In scientific subjects, students work daily in the Faculty or Department and often in close contact with their Supervisor. In the humanities, students often find that contact with their Supervisor is less frequent. In either case, though, your relationship with your supervisor will be crucial to your progress. You will need to look to your supervisor for help and advice on many things, from methodology and results to the administrative jungle of the University. You cannot afford to leave it to chance that the two of you get on well: you must take responsibility for understanding and managing the relationship. Although that may sound obvious, there are cases every year in which the relationship breaks down, with serious consequences for the student's research. What is so sad about many of these cases is that they could probably have been avoided if both student and supervisor had gone into the relationship with a clear idea of what they could expect of each other.

What you may expect of your Supervisor

Your Supervisor has agreed to supervise you, and that means that you can expect certain things of them. You should note that none of the following points is enforceable within the University, but neither are they particularly unreasonable, and if you find that issues like these are proving difficult, perhaps you should discuss it with your supervisor, or with someone else. It is also worth asking whether your department has established any guidelines of their own on the supervision of postgraduates. If they have, try to get hold of a copy.

Starting off

Your Supervisor should be able to give you advice on your first steps, perhaps a few references for your literature survey, or advice on how best to go about the survey. Ask your Supervisor, too, for advice on drawing up your programme of work, and your long-term planning.

It is also worth asking your Supervisor about any courses on research methods which it may be useful for you to attend, and whether there are any lecture courses within the department which would be helpful.
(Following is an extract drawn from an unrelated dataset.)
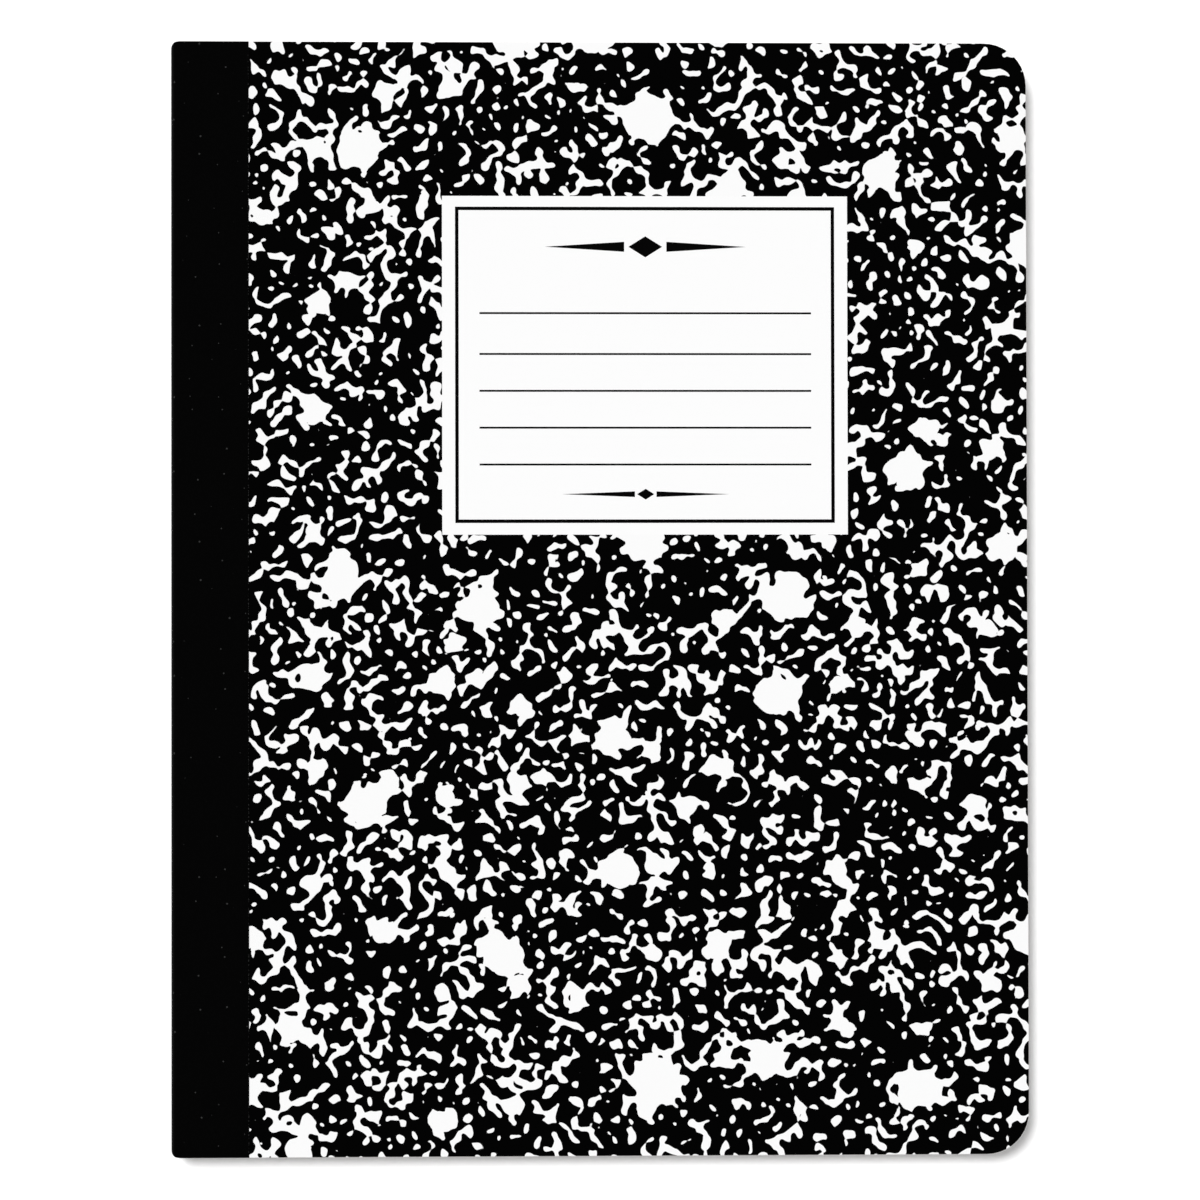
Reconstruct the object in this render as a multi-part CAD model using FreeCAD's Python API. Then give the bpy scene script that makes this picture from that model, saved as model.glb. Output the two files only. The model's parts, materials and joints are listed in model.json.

When you ask your Supervisor for a meeting to discuss some question, you should not normally have to wait longer than one week. If you find that you consistently have to wait longer than that, and you are finding it inconvenient, you should talk to your Supervisor about it. At the meeting itself, it is not unreasonable to expect that your Supervisor will set aside enough time and make an effort to be undisturbed by other business.

Written work

When you hand in written work, you should be able to get back some written comments on it, or, at least, reasonably detailed verbal comments. If you feel that you are not getting enough feedback on your work, see if you can get your Supervisor to go into more detail.

Interchange of ideas

Your Supervisor is likely to know of other work being done in your field, and may be able to introduce you to the people doing it, or perhaps to get you invited to conferences where you will be able to meet them....ask!

If things go wrong

Most students will stay with their Supervisor, and will not have any great problems. However, it may be that, no matter how hard you've tried, you find that you just can't carry on with your Supervisor. You may disagree on something, or your work is taking you outside your Supervisor's particular expertise, or you just don't get on. If this happens, talk to someone else, whether it's a friend, your tutor, or, if you feel it's serious, the Board of Graduate Studies. It is possible to change Supervisor, and carry on with your research under someone else. However, this can be a delicate business if your current Supervisor is not happy with the position, and you should take advice before doing anything. The Graduate Union President or the Welfare and Graduates Officer at CUSU are always available for consultation by people who find their situation in any way difficult.